SANTA SUCATA VOL.1 - Sucateiro (2024)
SANTA SUCATA VOL.1 é o primeiro álbum de Sucateiro, 100% instrumental e que traz a ideia da reciclagem sonora por meio de diversas técnicas. O disco conta com 13 faixas que apresentam uma faceta especial do grime, mais leve e focada na remontagem de sons. A energia e dinamicidade das faixas mostram como o gênero pode ser divertido, cheio de possibilidades e experimentações.
As faixas remixadas são das mais variadas, contando com samples de Djavan, Racionais, Kendrick Lamar, System of a Down e de Zelda.
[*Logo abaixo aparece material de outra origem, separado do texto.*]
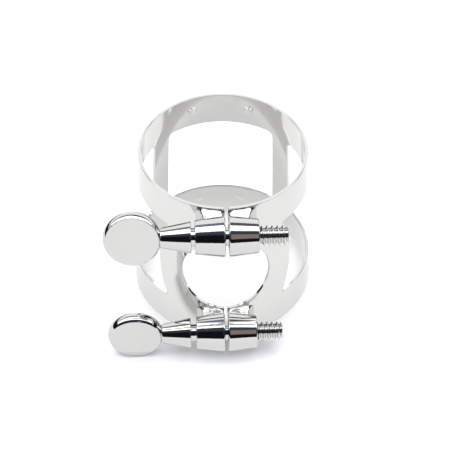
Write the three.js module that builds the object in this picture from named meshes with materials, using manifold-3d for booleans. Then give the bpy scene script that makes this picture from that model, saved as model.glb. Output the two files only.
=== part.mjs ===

Quebrando a barreira de pertencer necessariamente a um gênero, as influências que compõem o álbum vem do grime, drill, r&b, jersey club e do hip-hop num geral. Uma obra de arte para quem gosta de música eletrônica instrumental, que desafia os limites e mostra a importância dos produtores num cenário em que muitas vezes são vistos como secundários.

BRIME! - CESRV (2020)
BRIME! provavelmente foi a porta de entrada para muita gente conhecer o grime. A união entre CESRV, Febem e Fleezus trouxe um respiro para a cena musical, misturando as sonoridades típicas do gênero com influências de todo o país e diversos lugares do mundo.
O disco surgiu com a intenção de apresentar para os gringos uma nova versão do gênero criado por eles, ao mesmo tempo que buscava renovar os ares do trap cansado aqui no Brasil. O objetivo foi bem concluído, e o EP ganhou sua versão deluxe em 2024, num processo de transformação em álbum, com os feats gringos perdendo lugar para artistas brasileiros e a consolidação de um movimento.

Grimestar - Tremsete (2024)
O EP de 3 faixas de Tremsete e Zoe Beats é um ponto alto nas produções de grime. Com muita versatilidade, a MC recifense impressiona com seu jeito único de rimar, carregado de originalidade e potência.
O encontro entre a rapper e o produtor se deu por meio do destalado., programa de grime sets do DJ, que é a principal vitrine das movimentações do gênero em Recife. Tremsete brinca nos instrumentais, dançantes e cheios de energia. Zoe Beats também assina a produção de Arrecife, EP de rotciv_ que também mostra muita força e potencial dessa cena que vem crescendo cada vez mais.